__WHAT THIS TASK INVOLVES__: Make an exact copy of all the data.
━━━ INFORMATION SHOWN
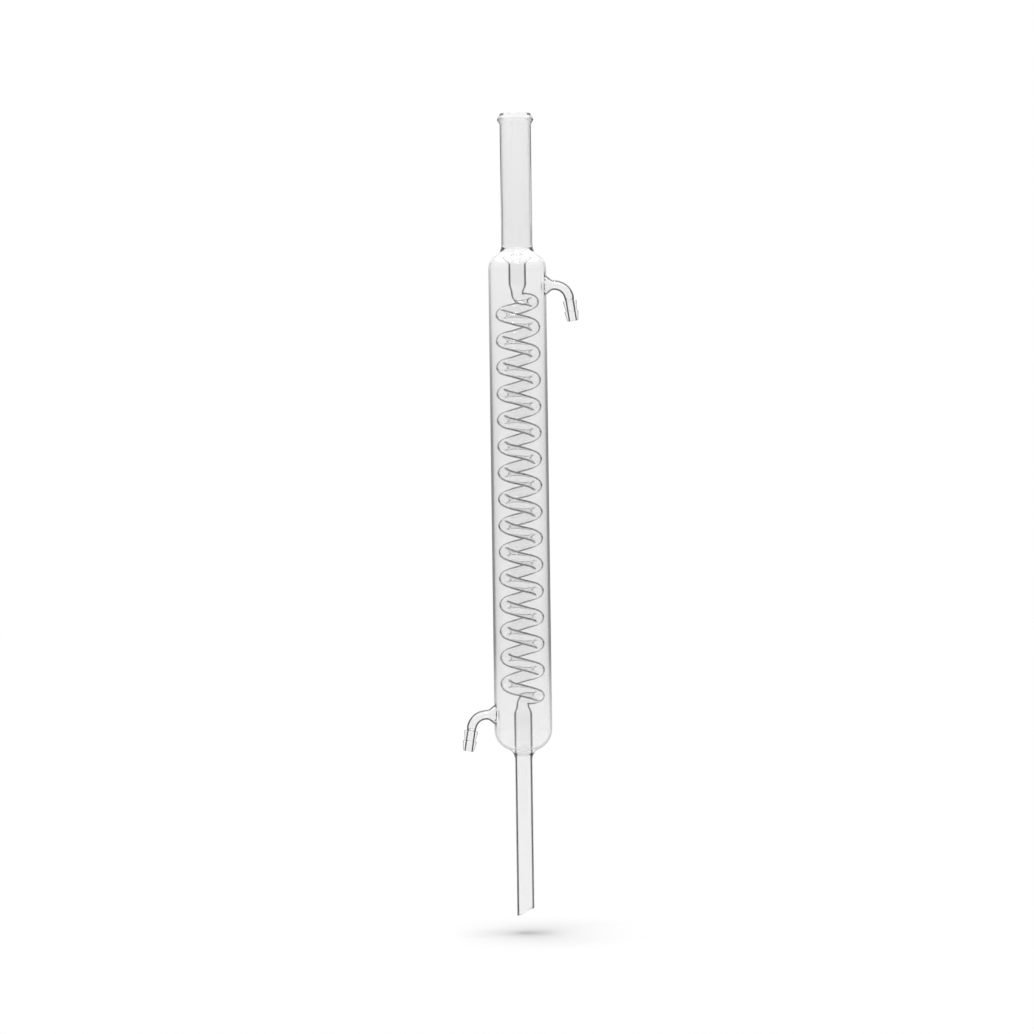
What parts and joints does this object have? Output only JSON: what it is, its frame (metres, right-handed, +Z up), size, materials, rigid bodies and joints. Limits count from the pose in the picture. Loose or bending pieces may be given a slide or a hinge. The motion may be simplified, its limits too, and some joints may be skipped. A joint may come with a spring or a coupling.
{
  "type": "coil condenser",
  "caption": "Upright glass coil condenser: a plain beaded neck, a long closed water jacket with bent hose nozzles, and a wound inner tube that drains to a slant-cut stem.",
  "frame": {"origin": "on the axis of the neck, jacket and stem, half way between the two ends of the water jacket, where a stand's clamp holds it", "axes": "+Z up along the axis through the neck, +X towards the upper hose arm, and the lower hose arm on -X"},
  "size_m": [0.0958, 0.0454, 0.6337],
  "materials": {
    "glass": "gloss"
  },
  "bodies": {
    "root": {"condenser": "glass"}
  },
  "joints": []
}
━━━━━━
__ANSWER TO THIS PROBLEM__:
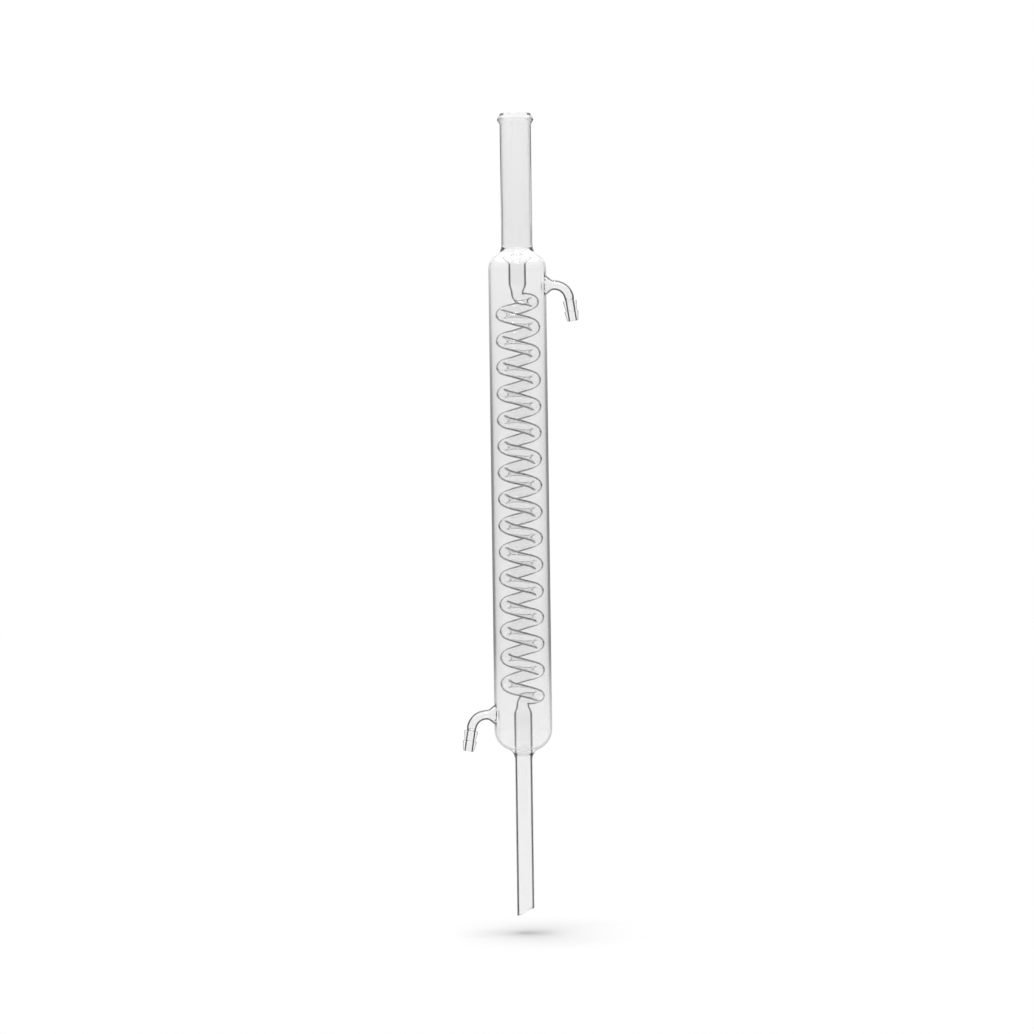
What parts and joints does this object have? Output only JSON: what it is, its frame (metres, right-handed, +Z up), size, materials, rigid bodies and joints. Limits count from the pose in the picture. Loose or bending pieces may be given a slide or a hinge. The motion may be simplified, its limits too, and some joints may be skipped. A joint may come with a spring or a coupling.
{
  "type": "coil condenser",
  "caption": "Upright glass coil condenser: a plain beaded neck, a long closed water jacket with bent hose nozzles, and a wound inner tube that drains to a slant-cut stem.",
  "frame": {"origin": "on the axis of the neck, jacket and stem, half way between the two ends of the water jacket, where a stand's clamp holds it", "axes": "+Z up along the axis through the neck, +X towards the upper hose arm, and the lower hose arm on -X"},
  "size_m": [0.0958, 0.0454, 0.6337],
  "materials": {
    "glass": "gloss"
  },
  "bodies": {
    "root": {"condenser": "glass"}
  },
  "joints": []
}